Parts and joints as JSON
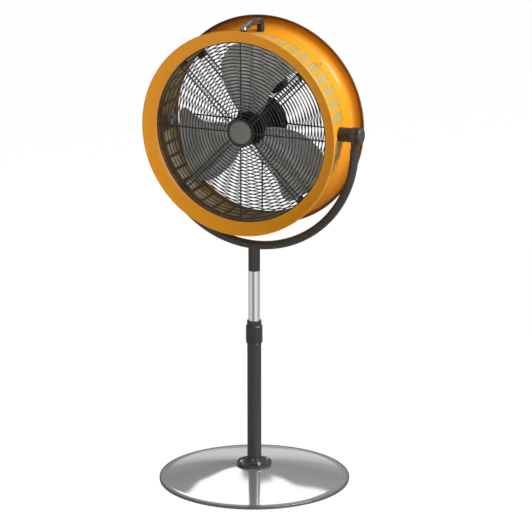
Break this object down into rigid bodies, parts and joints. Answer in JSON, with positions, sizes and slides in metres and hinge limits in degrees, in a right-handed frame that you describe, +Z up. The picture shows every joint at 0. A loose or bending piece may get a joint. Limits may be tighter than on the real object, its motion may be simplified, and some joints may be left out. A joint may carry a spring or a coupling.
{
  "type": "pedestal drum fan",
  "caption": "Pedestal drum fan: a windowed round drum with wire guards tilts in a tubular yoke on a telescopic pole with a round foot.",
  "frame": {"origin": "on the floor under the pole's axis", "axes": "+Z up; the fan blows towards -Y; +X to the tilt knob at the right of the picture"},
  "size_m": [0.752, 0.63, 1.5544],
  "materials": {
    "polished_steel": "polished",
    "iron": "rough, painted",
    "trim_rubber": "matte",
    "bright_chrome": "polished",
    "black_plastic": "fine matte",
    "black_steel": "satin powder coat",
    "plain_steel": "zinc plated",
    "nylon": "smooth",
    "drum_paint": "gloss powder coat",
    "satin_steel": "satin",
    "badge_grey": "satin",
    "badge_brown": "gloss",
    "motor_black": "painted",
    "core_steel": "laminated",
    "blade_grey": "dark satin paint"
  },
  "bodies": {
    "stand": {"base_disc": "polished_steel", "base_weight": "iron", "edge_trim": "trim_rubber", "pole_flange": "black_steel", "flange_bolts": "bright_chrome", "outer_tube": "black_steel", "guide_bush": "black_plastic", "clamp_collet": "black_plastic"},
    "collar": {"lock_collar": "black_plastic"},
    "mast": {"mast_tube": "bright_chrome", "mast_glide": "black_plastic", "pan_pin": "plain_steel"},
    "yoke": {"neck_sleeve": "black_steel", "neck_spigot": "plain_steel", "yoke": "black_steel"},
    "head": {"drum_barrel": "drum_paint", "rear_bell": "drum_paint", "front_ring": "drum_paint", "front_guard": "black_steel", "rear_guard": "black_steel", "front_guard_clips": "black_plastic", "rear_guard_clips": "black_plastic", "guard_screws": "plain_steel", "badge_ring": "badge_brown", "badge_cap": "badge_grey", "handle_grip": "satin_steel", "handle_feet": "black_plastic", "handle_screws": "plain_steel", "motor_housing": "motor_black", "motor_front_cover": "motor_black", "motor_rear_cover": "motor_black", "bearing_front": "plain_steel", "bearing_rear": "plain_steel", "stator": "core_steel", "motor_mount": "black_steel", "mount_bolts": "plain_steel", "terminal_box": "black_plastic", "switch_box": "black_plastic", "box_bracket": "black_steel", "cable_gland": "black_plastic", "pivot_boss_left": "black_steel", "pivot_boss_right": "black_steel", "pivot_plate_left": "plain_steel", "pivot_plate_right": "plain_steel", "friction_washer_left": "nylon", "friction_washer_right": "nylon"},
    "impeller": {"fan_hub": "blade_grey", "fan_blade_1": "blade_grey", "fan_blade_2": "blade_grey", "fan_blade_3": "blade_grey", "motor_shaft": "plain_steel", "rotor": "core_steel", "hub_nut": "plain_steel"},
    "speed_knob": {"switch_knob": "black_plastic"},
    "left_knob": {"tilt_knob_left": "black_plastic", "tilt_stud_left": "plain_steel"},
    "right_knob": {"tilt_knob_right": "black_plastic", "tilt_stud_right": "plain_steel"}
  },
  "joints": [
    {"name": "collar_twist", "type": "hinge", "parent": "stand", "child": "collar", "pos_m": [0, 0, 0.5], "axis": [0, 0, 1], "range_deg": [0, 120]},
    {"name": "mast_lift", "type": "slide", "parent": "stand", "child": "mast", "axis": [0, 0, 1], "range_m": [-0.16, 0.2]},
    {"name": "yoke_pan", "type": "hinge", "parent": "mast", "child": "yoke", "pos_m": [0, 0, 0.7], "axis": [0, 0, 1], "continuous": true},
    {"name": "head_tilt", "type": "hinge", "parent": "yoke", "child": "head", "pos_m": [0, 0, 1.203], "axis": [1, 0, 0], "range_deg": [-22, 32]},
    {"name": "impeller_spin", "type": "hinge", "parent": "head", "child": "impeller", "pos_m": [0, 0, 1.203], "axis": [0, 1, 0], "continuous": true},
    {"name": "speed_knob_turn", "type": "hinge", "parent": "head", "child": "speed_knob", "pos_m": [0.046, 0.11, 1.325], "axis": [0, 1, 0], "range_deg": [0, 135]},
    {"name": "left_knob_turn", "type": "hinge", "parent": "yoke", "child": "left_knob", "pos_m": [-0.37, 0, 1.203], "axis": [-1, 0, 0], "range_deg": [0, 360]},
    {"name": "right_knob_turn", "type": "hinge", "parent": "yoke", "child": "right_knob", "pos_m": [0.37, 0, 1.203], "axis": [1, 0, 0], "range_deg": [0, 360]}
  ]
}
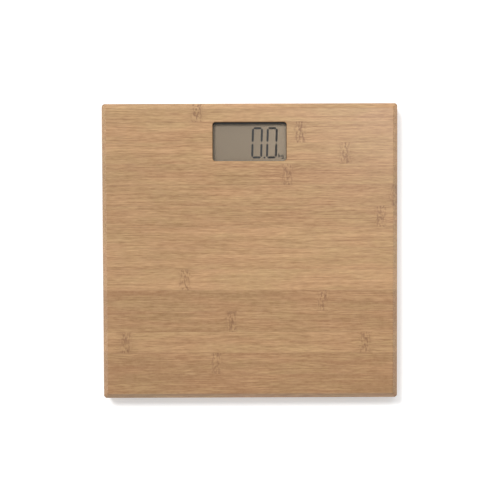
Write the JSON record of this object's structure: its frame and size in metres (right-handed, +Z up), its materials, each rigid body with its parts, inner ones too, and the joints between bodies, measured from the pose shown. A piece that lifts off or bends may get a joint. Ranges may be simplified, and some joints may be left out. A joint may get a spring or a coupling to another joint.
{
  "type": "digital bathroom scale",
  "caption": "Square bamboo bathroom scale with a recessed numeric display window, load-cell feet under its corners, and a rear cover with a battery door and a unit button.",
  "frame": {"origin": "on the floor under the middle of the board, in the plane of the foot pads", "axes": "+Z up through the board, +X to the reader's right, +Y from the reader towards the display"},
  "size_m": [0.3, 0.3, 0.023],
  "materials": {
    "bamboo": "satin lacquer over horizontal strip bamboo",
    "clear_acrylic": "clear gloss",
    "black_foam": "matt",
    "polariser_film": "clear film",
    "lcd_glass": "clear",
    "lcd_segment": "dark",
    "lcd_seal_epoxy": "matt",
    "lcd_backing": "matt grey-beige",
    "white_moulding": "fine texture",
    "zebra_rubber": "matt",
    "pcb_laminate": "solder mask",
    "black_epoxy": "gloss",
    "small_components": "mixed",
    "switch_body": "matt",
    "switch_plunger": "matt",
    "grey_button": "fine texture",
    "solder": "bright",
    "zinc_screw": "zinc plated",
    "black_screw": "black oxide",
    "black_moulding": "spark-eroded texture",
    "label_film": "silver polyester",
    "battery_steel": "bright",
    "nickel_strip": "nickel plated",
    "wire_insulation": "soft vinyl",
    "load_cell_steel": "nickel plated",
    "white_silicone": "smooth",
    "foot_rubber": "matt",
    "hot_glue": "waxy"
  },
  "bodies": {
    "scale": {"platform_board": "bamboo", "display_gasket": "black_foam", "display_window": "clear_acrylic", "lcd_front_polariser": "polariser_film", "lcd_front_glass": "lcd_glass", "lcd_segments": "lcd_segment", "lcd_seal": "lcd_seal_epoxy", "lcd_rear_glass": "lcd_glass", "lcd_reflector": "lcd_backing", "lcd_frame": "white_moulding", "zebra_connector": "zebra_rubber", "circuit_board": "pcb_laminate", "controller_chip": "black_epoxy", "pcb_components": "small_components", "tact_switch": "switch_body", "solder_joints": "solder", "pcb_screws": "zinc_screw", "frame_screws": "zinc_screw", "rear_cover": "black_moulding", "cover_screws": "black_screw", "rating_label": "label_film", "battery": "battery_steel", "contact_negative": "nickel_strip", "contact_positive": "nickel_strip", "battery_wires": "wire_insulation", "foot_screws": "black_screw", "hot_glue_dabs": "hot_glue", "foot_housing_display_left": "black_moulding", "load_cell_display_left": "load_cell_steel", "gauge_cover_display_left": "white_silicone", "cell_wires_display_left": "wire_insulation", "foot_housing_display_right": "black_moulding", "load_cell_display_right": "load_cell_steel", "gauge_cover_display_right": "white_silicone", "cell_wires_display_right": "wire_insulation", "foot_housing_heel_left": "black_moulding", "load_cell_heel_left": "load_cell_steel", "gauge_cover_heel_left": "white_silicone", "cell_wires_heel_left": "wire_insulation", "foot_housing_heel_right": "black_moulding", "load_cell_heel_right": "load_cell_steel", "gauge_cover_heel_right": "white_silicone", "cell_wires_heel_right": "wire_insulation"},
    "battery_door": {"battery_door": "black_moulding"},
    "unit_button": {"unit_button": "grey_button", "switch_plunger": "switch_plunger"},
    "foot_display_left": {"foot_cup_display_left": "black_moulding", "foot_pad_display_left": "foot_rubber"},
    "foot_display_right": {"foot_cup_display_right": "black_moulding", "foot_pad_display_right": "foot_rubber"},
    "foot_heel_left": {"foot_cup_heel_left": "black_moulding", "foot_pad_heel_left": "foot_rubber"},
    "foot_heel_right": {"foot_cup_heel_right": "black_moulding", "foot_pad_heel_right": "foot_rubber"}
  },
  "joints": [
    {"name": "foot_slide_display_left", "type": "slide", "parent": "scale", "child": "foot_display_left", "axis": [0, 0, 1], "range_m": [0, 0.0004], "stiffness_N_per_m": 5000, "springref_m": -0.001, "deforming": ["load_cell_display_left"]},
    {"name": "foot_slide_display_right", "type": "slide", "parent": "scale", "child": "foot_display_right", "axis": [0, 0, 1], "range_m": [0, 0.0004], "stiffness_N_per_m": 5000, "springref_m": -0.001, "deforming": ["load_cell_display_right"]},
    {"name": "foot_slide_heel_left", "type": "slide", "parent": "scale", "child": "foot_heel_left", "axis": [0, 0, 1], "range_m": [0, 0.0004], "stiffness_N_per_m": 5000, "springref_m": -0.001, "deforming": ["load_cell_heel_left"]},
    {"name": "foot_slide_heel_right", "type": "slide", "parent": "scale", "child": "foot_heel_right", "axis": [0, 0, 1], "range_m": [0, 0.0004], "stiffness_N_per_m": 5000, "springref_m": -0.001, "deforming": ["load_cell_heel_right"]},
    {"name": "door_hinge", "type": "hinge", "parent": "scale", "child": "battery_door", "pos_m": [0, 0.0768, 0.0078], "axis": [1, 0, 0], "range_deg": [0, 75]},
    {"name": "button_press", "type": "slide", "parent": "scale", "child": "unit_button", "axis": [0, 0, 1], "range_m": [0, 0.0003], "stiffness_N_per_m": 2000, "springref_m": -0.0003}
  ]
}
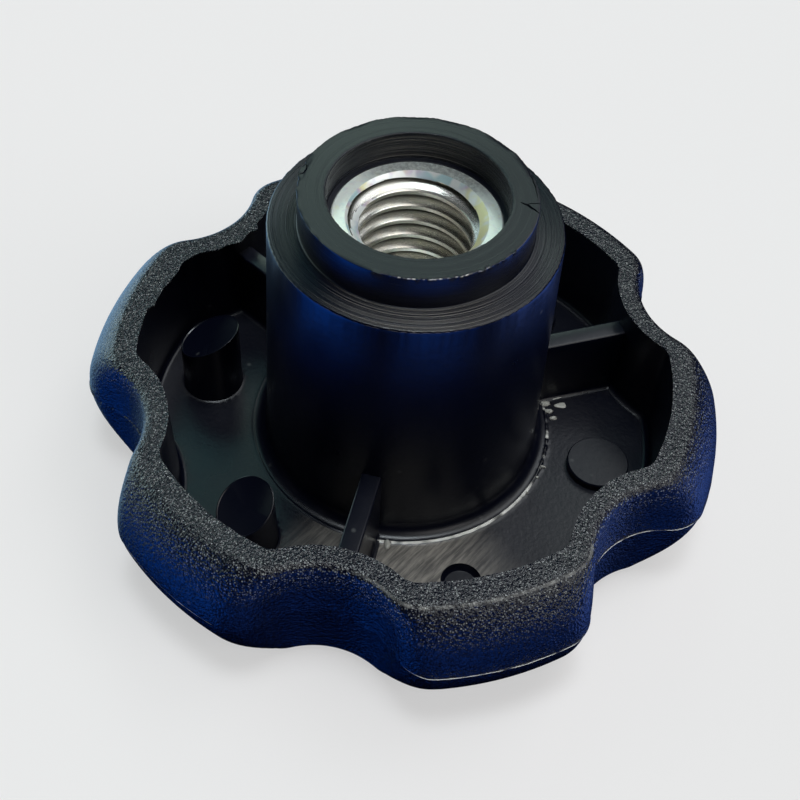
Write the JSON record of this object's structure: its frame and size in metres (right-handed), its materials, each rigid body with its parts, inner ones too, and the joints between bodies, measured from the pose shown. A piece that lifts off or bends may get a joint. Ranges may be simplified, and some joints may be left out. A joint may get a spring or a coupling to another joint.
{
  "type": "star knob",
  "caption": "Lobed hand knob with a hollow underside, a tall cylindrical hub and a sunk blind threaded steel bush for tightening a clamp by hand.",
  "frame": {"origin": "on the thread axis, in the plane of the flat cap face the knob lies on", "axes": "+Z along the thread axis out of the mouth of the bush; +X through the centre of a lobe"},
  "size_m": [0.0628, 0.0598, 0.0345],
  "materials": {
    "body": "black moulded plastic, spark-eroded grain outside, glossy hub and hollow",
    "bush": "turned steel, bright zinc plating with a faint yellow-green iridescence"
  },
  "bodies": {
    "root": {"knob_body": "body", "threaded_insert": "bush"}
  },
  "joints": []
}
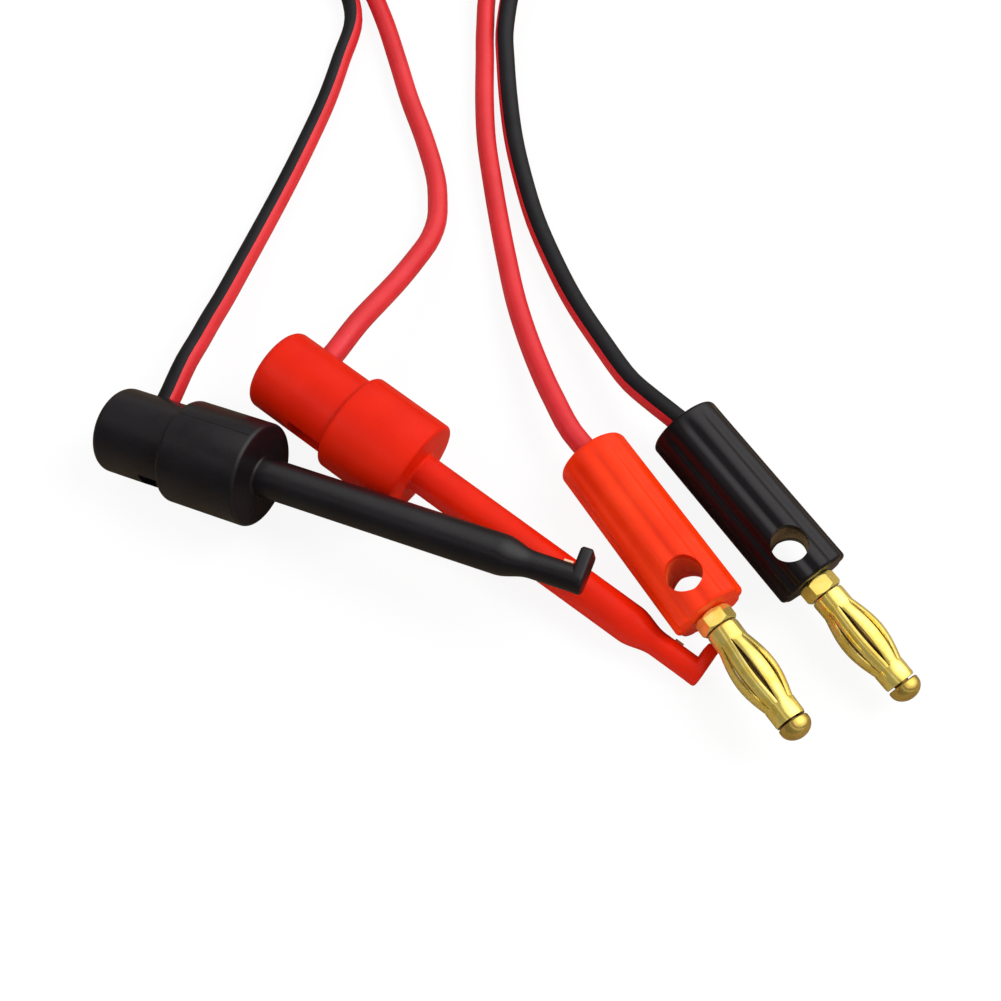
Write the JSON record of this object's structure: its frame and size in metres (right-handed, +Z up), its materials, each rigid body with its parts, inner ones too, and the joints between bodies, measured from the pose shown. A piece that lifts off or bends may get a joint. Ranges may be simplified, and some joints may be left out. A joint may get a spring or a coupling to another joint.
{
  "type": "test lead with hook clip",
  "caption": "Red and black test lead: sprung hook clips at one end and stacking banana plugs at the other, joined by a thin twin wire coiled behind.",
  "frame": {"origin": "on the floor under the middle of the clips' and plugs' footprint", "axes": "+Z up; +X to the right from the clips to the plugs; +Y away, towards the coiled wire"},
  "size_m": [0.0886, 0.1718, 0.0131],
  "materials": {
    "black_plastic": "satin black nylon",
    "red_plastic": "glossy orange red nylon",
    "black_wire": "soft PVC, one half of the twin wire",
    "red_wire": "soft PVC, one half of the twin wire",
    "gold_plated_brass": "polished gold plate",
    "brass": "turned",
    "copper": "bright copper plate",
    "spring_steel": "bright wire"
  },
  "bodies": {
    "lead": {"black_clip_barrel": "black_plastic", "black_spring_bush": "brass", "black_jaw_spring": "spring_steel", "black_plug_sleeve": "black_plastic", "black_plug_core": "brass", "black_plug_pin": "gold_plated_brass", "black_pin_cap": "gold_plated_brass", "black_plug_wire_end": "black_wire", "black_clip_tail": "black_wire", "black_plug_tail": "black_wire", "red_clip_barrel": "red_plastic", "red_spring_bush": "brass", "red_jaw_spring": "spring_steel", "red_plug_sleeve": "red_plastic", "red_plug_core": "brass", "red_plug_pin": "gold_plated_brass", "red_pin_cap": "gold_plated_brass", "red_plug_wire_end": "red_wire", "red_clip_tail": "red_wire", "red_plug_tail": "red_wire", "cord_coil": "red_wire"},
    "black_grip": {"black_clip_grip": "black_plastic", "black_contact_rod": "copper", "black_solder_ferrule": "brass", "black_clip_wire_end": "black_wire"},
    "black_basket": {"black_spring_basket": "gold_plated_brass"},
    "red_grip": {"red_clip_grip": "red_plastic", "red_contact_rod": "copper", "red_solder_ferrule": "brass", "red_clip_wire_end": "red_wire"},
    "red_basket": {"red_spring_basket": "gold_plated_brass"}
  },
  "joints": [
    {"name": "black_grip_slide", "type": "slide", "parent": "lead", "child": "black_grip", "axis": [-0.9168, 0.3825, -0.1149], "range_m": [0, 0.004], "stiffness_N_per_m": 400, "deforming": ["black_jaw_spring"]},
    {"name": "black_basket_spin", "type": "hinge", "parent": "lead", "child": "black_basket", "pos_m": [0.03894, -0.01132, 0.00378], "axis": [0.5701, -0.8199, -0.0523], "continuous": true},
    {"name": "red_grip_slide", "type": "slide", "parent": "lead", "child": "red_grip", "axis": [-0.8007, 0.5876, 0.1167], "range_m": [-0.0017, 0.0023], "stiffness_N_per_m": 400, "deforming": ["red_jaw_spring"]},
    {"name": "red_basket_spin", "type": "hinge", "parent": "lead", "child": "red_basket", "pos_m": [0.02688, -0.01584, 0.00554], "axis": [0.5141, -0.8566, 0.0454], "continuous": true}
  ]
}
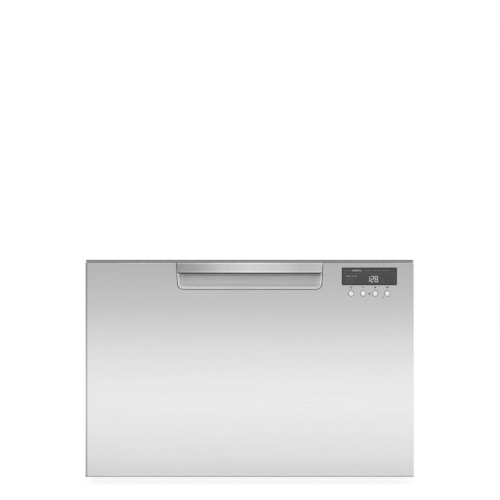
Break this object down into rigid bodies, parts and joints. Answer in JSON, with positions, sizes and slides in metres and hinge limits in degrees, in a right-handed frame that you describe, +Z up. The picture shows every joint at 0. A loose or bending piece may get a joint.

● **Work instructions**
What number of lines in the records contain the word "from"? Answer with that number alone.

● **Problem solution**
5